For the website side of that foundation, read When "It Looks Fine" Isn't Enough.

Listen harder

Your customers are giving you a script.

Sometimes the problem is not traffic. Sometimes the problem is that people are interested, but you are not listening to what their hesitation is telling you.

When people ask the same question over and over, that is a sign your content, signage, product page, or pitch is missing something. When people say "I will think about it," they may need a clearer reason to act. When people like your posts but do not buy, your content may be getting attention without creating trust or urgency.

Objections are not only rejection. They are market research. That is the core idea behind Every No Is a Script.

Start smaller than your panic

You do not have to rebuild everything in one day.

  1. Update your Google Business Profile with correct hours, photos, services, and links.
  2. Rewrite your next five social posts so each one answers who it is for, why it matters, and what to do next.
  3. Replace three weak product or service photos with clear, well-lit images.
  4. Add missing prices, locations, dates, and calls to action.
  5. Pick one excuse you keep repeating and turn it into a task with a deadline.
  6. Treat the fix like a revenue task, not an optional someday project.
  7. Read one article from the Banba Creations library and actually apply it before moving to the next one.

Final thought

You are not out of ideas. You are at the beginning of the work.

I have a lot of sympathy for small business owners because I am one too. I know how much labor is hidden behind what customers see. I know how discouraging it feels when you care deeply and the response is quiet.

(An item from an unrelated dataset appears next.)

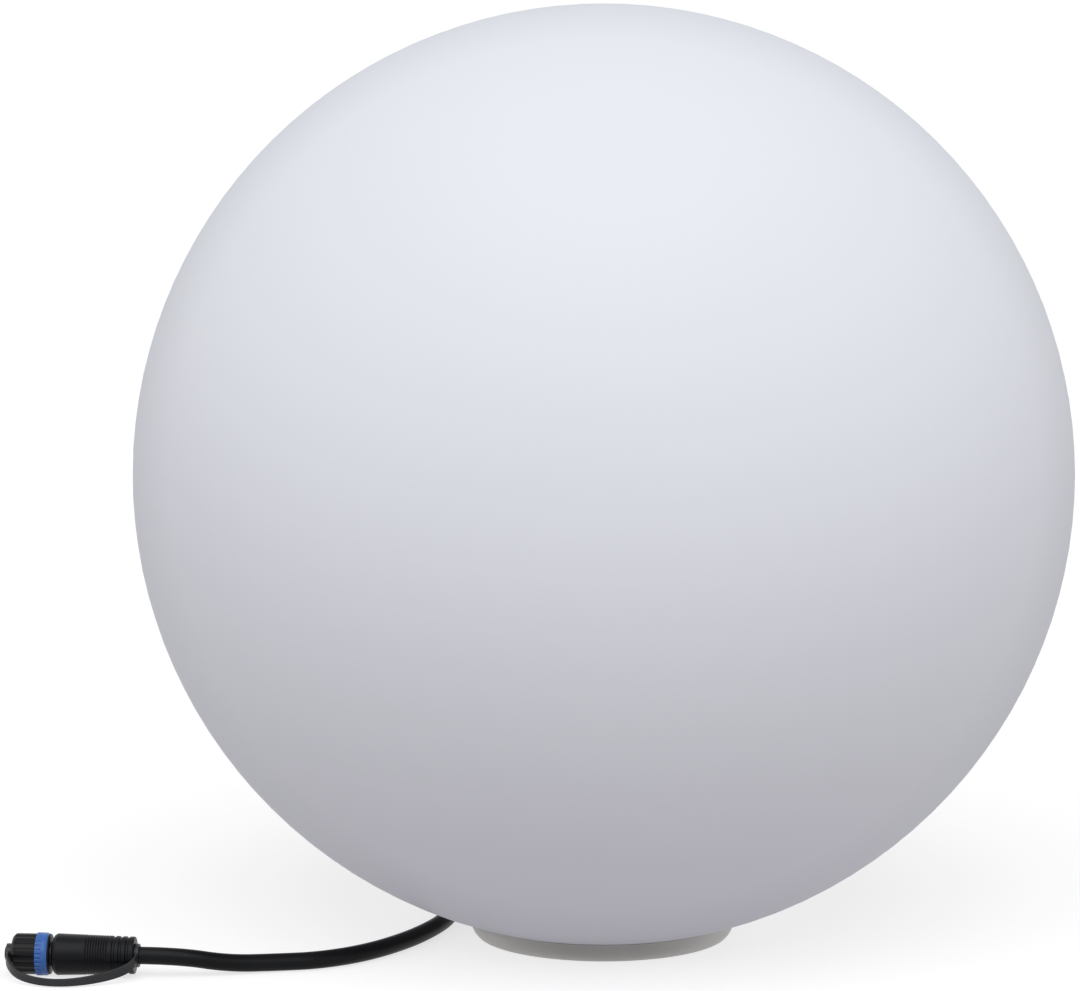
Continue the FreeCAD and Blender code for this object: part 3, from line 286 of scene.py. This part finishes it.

But sympathy will not bring traffic. Excuses will not make money. Clarity will help. Consistency will help. Better photos will help. A stronger website will help. A cleaner customer path will help. Listening to the advice you keep asking for will help.

At some point, the question is not "Why is nobody supporting my business?" The question is: Have you made it easy, clear, and compelling for the right people to support it?

If the honest answer is no, then you are not out of ideas. You are at the beginning of the work.